Wall Street Journal columnist Allysia Finley highlights how supply-chain web woes are worsened by government in California. A slice:

Inland California cities, where land is abundant, flat and relatively inexpensive, have had enormous warehouse growth over the past decade amid the boom in e-commerce. The number of inland “big box” distribution centers increased 54% between 2009 and 2020 to 711, according to Statista. Some cities encouraged development because warehouses provide relatively high-paying jobs for less-educated workers, including immigrants.

But in California warehouse growth ignited opposition from environmental groups, which complain of pollution and noise. Many cities have limited new logistics facilities. Colton, in San Bernardino County, has imposed a moratorium on new warehouses and truck facilities through early May 2022.

One trucking company this year withdrew a plan for a 54,000-square-foot warehouse and parking facility for 475 trucks and containers atop a former landfill in Carson amid political opposition. Some cities have limited the hours when trucks can unload containers at stores, which makes it harder to free up warehouse space—another reason Mr. Biden’s 24/7 call has had little effect.
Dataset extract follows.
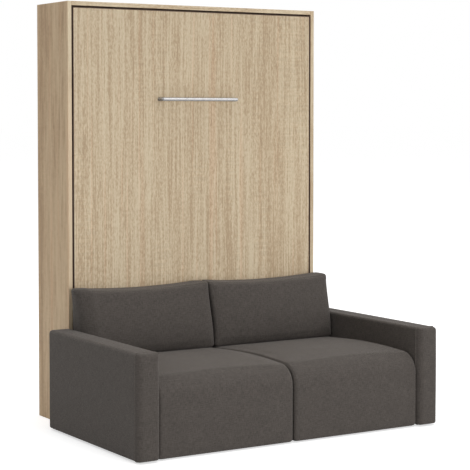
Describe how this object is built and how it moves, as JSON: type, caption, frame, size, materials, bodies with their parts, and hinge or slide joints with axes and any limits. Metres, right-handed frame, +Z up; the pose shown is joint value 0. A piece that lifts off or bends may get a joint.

State officials have also pressed localities to attach green mandates to permits for new warehouses, which can be poison pills. Former Attorney General Xavier Becerra issued guidance with a long list of “best practices and mitigation measures” for warehouses to comply with the California Environmental Quality Act. Among them: “prohibiting off-road diesel-powered equipment from being in the ‘on’ position for more than 10 hours per day,” “forbidding idling of heavy equipment for more than two minutes,” “requiring on-site equipment, such as forklifts and yard trucks, to be electric with the necessary electrical charging stations provided,” and “constructing electric truck charging stations proportional to the number of dock doors at the project.”

My GMU Econ colleague Bryan Caplan makes a strong case that his past criticisms of local governments were too generous.

Kevin Williamson is correct that the Democratic Party today is the political party for affluent “Progressives” – people who are far less informed and objective, and far more greedy and arrogant, than they realize themselves to be. A slice:

These affluent progressive Democrats are the people who think of themselves as “the anointed,” in Thomas Sowell’s description, and they believe that they are entitled to various kinds of public benefits, including financial benefits, because they live lives of virtue and work in careers that serve some higher good while making them rich and secure.

We could be spending a few billion dollars helping poor people who want to work relocate to take good jobs or to give poor kids in Chicago and Washington the same educational opportunities the Obamas and the Clintons and the Pelosis gave their own children, but what is actually at the top of the Democrats’ to-do list? Tax subsidies for affluent homeowners in the Bay Area and other citadels of new money, to be sure, but also student-loan forgiveness for people in relatively high-income households, green subsidies that benefit relatively well-off businessmen and their clients, etc.

Randy Holcombe explains that Biden’s scheme to “tax the rich” will cost America’s middle-class. A slice:

Once a tax is implemented for some, it becomes easier to extend it to everyone. Nobody should think that a tax, once placed on the rich, will not eventually apply to them. And, it can happen very fast, as the income tax experience during World War I showed.

My intrepid Mercatus Center colleague Veronique de Rugy talks with John Batchelor about the global-minimum-tax scheme.

Chris Edwards points out that the Democrats’ tax scheme “would corrupt financial statements.”

Pierre Lemieux offers a defense of some insensitive speech.

Eric Boehm celebrates the defeat of several proposals to compel taxpayers to pay for stadiums – that is, facilities at which some business owners conduct their private businesses.

Colin Grabow presents yet further evidence of the failure of the cronyist Jones Act.